» **Modeling code records**:
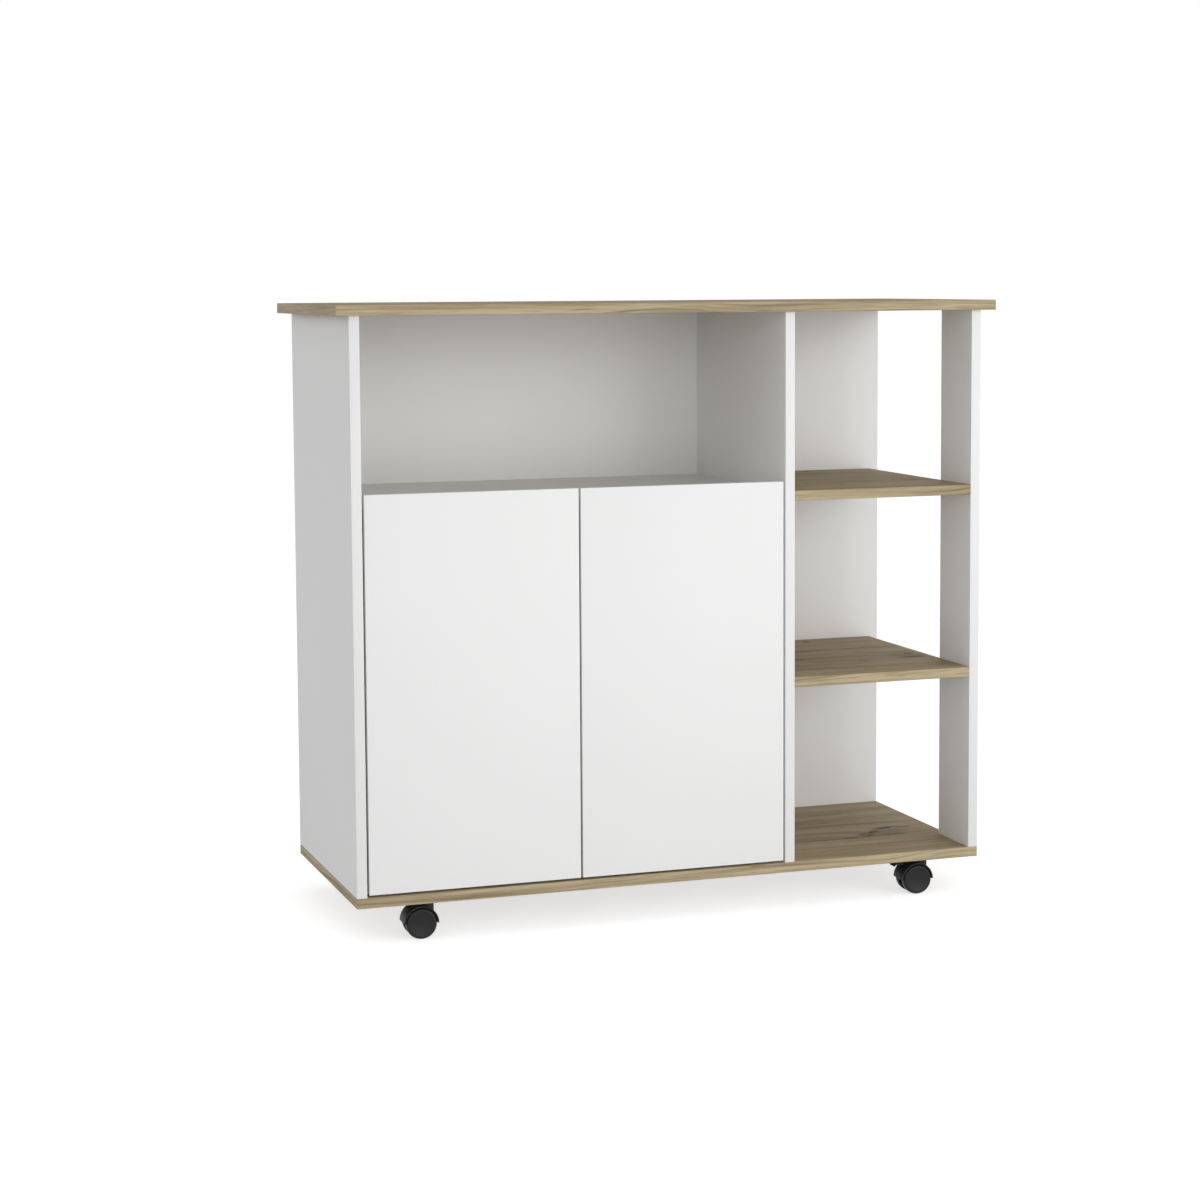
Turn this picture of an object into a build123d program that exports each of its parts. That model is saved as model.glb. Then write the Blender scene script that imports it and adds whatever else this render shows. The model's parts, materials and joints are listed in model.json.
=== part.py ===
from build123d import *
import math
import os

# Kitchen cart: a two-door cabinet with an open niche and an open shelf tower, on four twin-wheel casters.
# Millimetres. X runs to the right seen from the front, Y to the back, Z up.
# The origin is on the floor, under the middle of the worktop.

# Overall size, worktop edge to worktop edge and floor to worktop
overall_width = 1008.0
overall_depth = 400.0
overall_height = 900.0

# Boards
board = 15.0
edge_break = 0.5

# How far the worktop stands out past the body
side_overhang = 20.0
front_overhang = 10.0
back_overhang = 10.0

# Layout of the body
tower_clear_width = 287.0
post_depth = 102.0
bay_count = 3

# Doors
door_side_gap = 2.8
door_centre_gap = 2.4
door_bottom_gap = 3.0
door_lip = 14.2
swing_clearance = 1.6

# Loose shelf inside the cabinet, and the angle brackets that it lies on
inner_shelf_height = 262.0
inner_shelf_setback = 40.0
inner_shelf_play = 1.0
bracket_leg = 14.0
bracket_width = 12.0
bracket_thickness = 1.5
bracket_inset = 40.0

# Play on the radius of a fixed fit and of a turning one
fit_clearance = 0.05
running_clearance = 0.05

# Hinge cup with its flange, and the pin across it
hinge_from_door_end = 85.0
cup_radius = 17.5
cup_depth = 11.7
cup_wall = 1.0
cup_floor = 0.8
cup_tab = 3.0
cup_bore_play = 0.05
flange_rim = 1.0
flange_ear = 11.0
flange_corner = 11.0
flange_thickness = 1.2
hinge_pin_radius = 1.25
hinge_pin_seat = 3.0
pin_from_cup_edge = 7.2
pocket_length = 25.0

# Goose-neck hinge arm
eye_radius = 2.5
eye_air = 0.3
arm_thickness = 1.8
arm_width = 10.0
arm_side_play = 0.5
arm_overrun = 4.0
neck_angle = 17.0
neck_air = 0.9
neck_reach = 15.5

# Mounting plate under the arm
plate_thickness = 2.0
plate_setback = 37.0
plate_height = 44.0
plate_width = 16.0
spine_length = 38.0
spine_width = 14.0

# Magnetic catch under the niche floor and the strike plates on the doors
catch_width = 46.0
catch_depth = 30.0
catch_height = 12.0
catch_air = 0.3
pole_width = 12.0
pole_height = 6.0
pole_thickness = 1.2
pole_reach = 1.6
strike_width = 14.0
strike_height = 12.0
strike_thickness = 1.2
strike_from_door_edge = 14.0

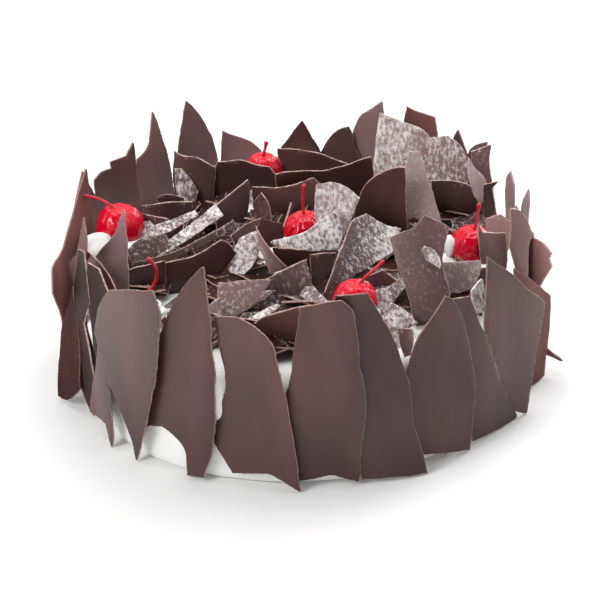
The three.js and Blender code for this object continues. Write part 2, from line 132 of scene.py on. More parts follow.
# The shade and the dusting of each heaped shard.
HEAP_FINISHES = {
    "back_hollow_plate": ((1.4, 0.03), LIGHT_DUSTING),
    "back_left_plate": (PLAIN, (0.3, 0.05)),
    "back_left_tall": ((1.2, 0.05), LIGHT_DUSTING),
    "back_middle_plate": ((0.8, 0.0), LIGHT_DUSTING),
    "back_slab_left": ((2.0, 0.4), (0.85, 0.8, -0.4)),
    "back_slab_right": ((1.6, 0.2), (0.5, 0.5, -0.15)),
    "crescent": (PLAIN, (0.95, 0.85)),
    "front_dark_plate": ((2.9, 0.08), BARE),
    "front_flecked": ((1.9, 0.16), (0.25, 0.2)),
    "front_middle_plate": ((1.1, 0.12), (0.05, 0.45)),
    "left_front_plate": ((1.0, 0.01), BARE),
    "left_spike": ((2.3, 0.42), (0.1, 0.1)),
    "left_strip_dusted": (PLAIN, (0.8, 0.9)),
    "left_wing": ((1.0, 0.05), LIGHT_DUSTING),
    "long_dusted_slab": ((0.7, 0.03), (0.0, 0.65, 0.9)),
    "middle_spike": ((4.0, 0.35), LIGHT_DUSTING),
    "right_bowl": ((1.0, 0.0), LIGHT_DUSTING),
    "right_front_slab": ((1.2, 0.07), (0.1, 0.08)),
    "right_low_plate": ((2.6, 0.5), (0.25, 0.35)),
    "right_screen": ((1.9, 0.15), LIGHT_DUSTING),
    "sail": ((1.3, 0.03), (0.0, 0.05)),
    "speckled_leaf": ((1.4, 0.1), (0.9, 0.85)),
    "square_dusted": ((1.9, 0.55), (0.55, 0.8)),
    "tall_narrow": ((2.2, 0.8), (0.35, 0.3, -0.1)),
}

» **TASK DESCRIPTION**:
Exactly reproduce every line of the records.

» **ANSWER TO THE EXERCISE**:
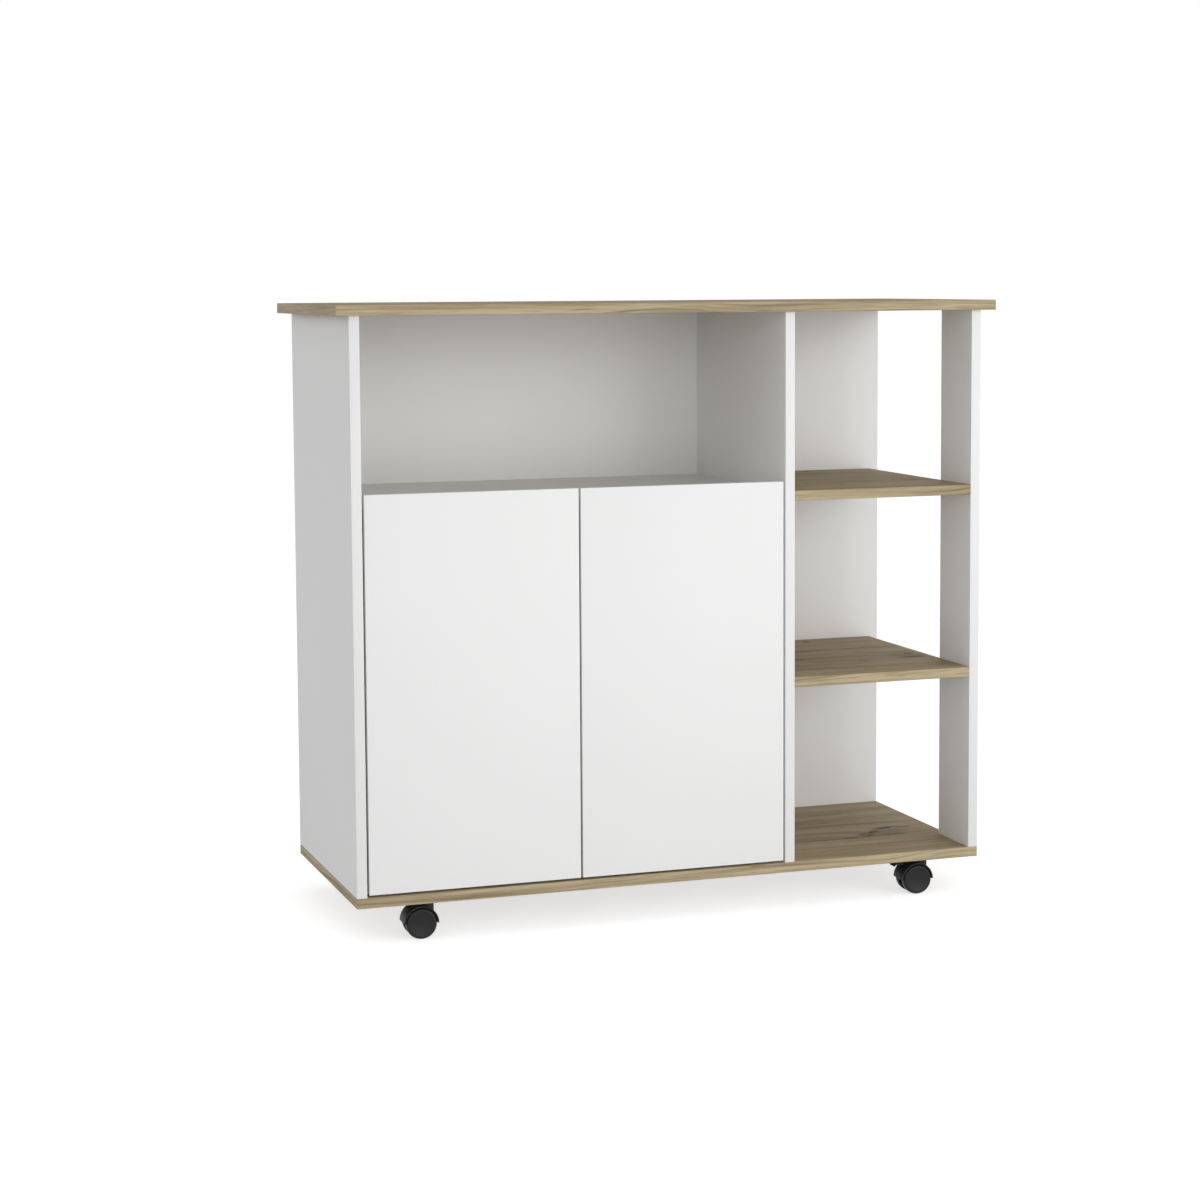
Turn this picture of an object into a build123d program that exports each of its parts. That model is saved as model.glb. Then write the Blender scene script that imports it and adds whatever else this render shows. The model's parts, materials and joints are listed in model.json.
=== part.py ===
from build123d import *
import math
import os

# Kitchen cart: a two-door cabinet with an open niche and an open shelf tower, on four twin-wheel casters.
# Millimetres. X runs to the right seen from the front, Y to the back, Z up.
# The origin is on the floor, under the middle of the worktop.

# Overall size, worktop edge to worktop edge and floor to worktop
overall_width = 1008.0
overall_depth = 400.0
overall_height = 900.0

# Boards
board = 15.0
edge_break = 0.5

# How far the worktop stands out past the body
side_overhang = 20.0
front_overhang = 10.0
back_overhang = 10.0

# Layout of the body
tower_clear_width = 287.0
post_depth = 102.0
bay_count = 3

# Doors
door_side_gap = 2.8
door_centre_gap = 2.4
door_bottom_gap = 3.0
door_lip = 14.2
swing_clearance = 1.6

# Loose shelf inside the cabinet, and the angle brackets that it lies on
inner_shelf_height = 262.0
inner_shelf_setback = 40.0
inner_shelf_play = 1.0
bracket_leg = 14.0
bracket_width = 12.0
bracket_thickness = 1.5
bracket_inset = 40.0

# Play on the radius of a fixed fit and of a turning one
fit_clearance = 0.05
running_clearance = 0.05

# Hinge cup with its flange, and the pin across it
hinge_from_door_end = 85.0
cup_radius = 17.5
cup_depth = 11.7
cup_wall = 1.0
cup_floor = 0.8
cup_tab = 3.0
cup_bore_play = 0.05
flange_rim = 1.0
flange_ear = 11.0
flange_corner = 11.0
flange_thickness = 1.2
hinge_pin_radius = 1.25
hinge_pin_seat = 3.0
pin_from_cup_edge = 7.2
pocket_length = 25.0

# Goose-neck hinge arm
eye_radius = 2.5
eye_air = 0.3
arm_thickness = 1.8
arm_width = 10.0
arm_side_play = 0.5
arm_overrun = 4.0
neck_angle = 17.0
neck_air = 0.9
neck_reach = 15.5

# Mounting plate under the arm
plate_thickness = 2.0
plate_setback = 37.0
plate_height = 44.0
plate_width = 16.0
spine_length = 38.0
spine_width = 14.0

# Magnetic catch under the niche floor and the strike plates on the doors
catch_width = 46.0
catch_depth = 30.0
catch_height = 12.0
catch_air = 0.3
pole_width = 12.0
pole_height = 6.0
pole_thickness = 1.2
pole_reach = 1.6
strike_width = 14.0
strike_height = 12.0
strike_thickness = 1.2
strike_from_door_edge = 14.0

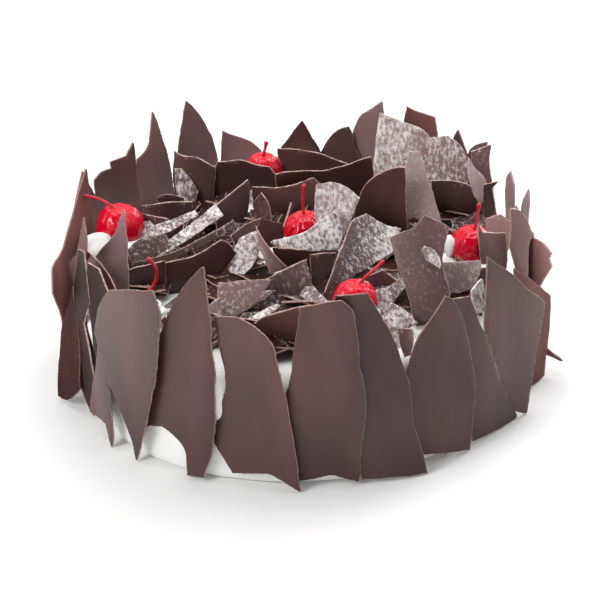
The three.js and Blender code for this object continues. Write part 2, from line 132 of scene.py on. More parts follow.
# The shade and the dusting of each heaped shard.
HEAP_FINISHES = {
    "back_hollow_plate": ((1.4, 0.03), LIGHT_DUSTING),
    "back_left_plate": (PLAIN, (0.3, 0.05)),
    "back_left_tall": ((1.2, 0.05), LIGHT_DUSTING),
    "back_middle_plate": ((0.8, 0.0), LIGHT_DUSTING),
    "back_slab_left": ((2.0, 0.4), (0.85, 0.8, -0.4)),
    "back_slab_right": ((1.6, 0.2), (0.5, 0.5, -0.15)),
    "crescent": (PLAIN, (0.95, 0.85)),
    "front_dark_plate": ((2.9, 0.08), BARE),
    "front_flecked": ((1.9, 0.16), (0.25, 0.2)),
    "front_middle_plate": ((1.1, 0.12), (0.05, 0.45)),
    "left_front_plate": ((1.0, 0.01), BARE),
    "left_spike": ((2.3, 0.42), (0.1, 0.1)),
    "left_strip_dusted": (PLAIN, (0.8, 0.9)),
    "left_wing": ((1.0, 0.05), LIGHT_DUSTING),
    "long_dusted_slab": ((0.7, 0.03), (0.0, 0.65, 0.9)),
    "middle_spike": ((4.0, 0.35), LIGHT_DUSTING),
    "right_bowl": ((1.0, 0.0), LIGHT_DUSTING),
    "right_front_slab": ((1.2, 0.07), (0.1, 0.08)),
    "right_low_plate": ((2.6, 0.5), (0.25, 0.35)),
    "right_screen": ((1.9, 0.15), LIGHT_DUSTING),
    "sail": ((1.3, 0.03), (0.0, 0.05)),
    "speckled_leaf": ((1.4, 0.1), (0.9, 0.85)),
    "square_dusted": ((1.9, 0.55), (0.55, 0.8)),
    "tall_narrow": ((2.2, 0.8), (0.35, 0.3, -0.1)),
}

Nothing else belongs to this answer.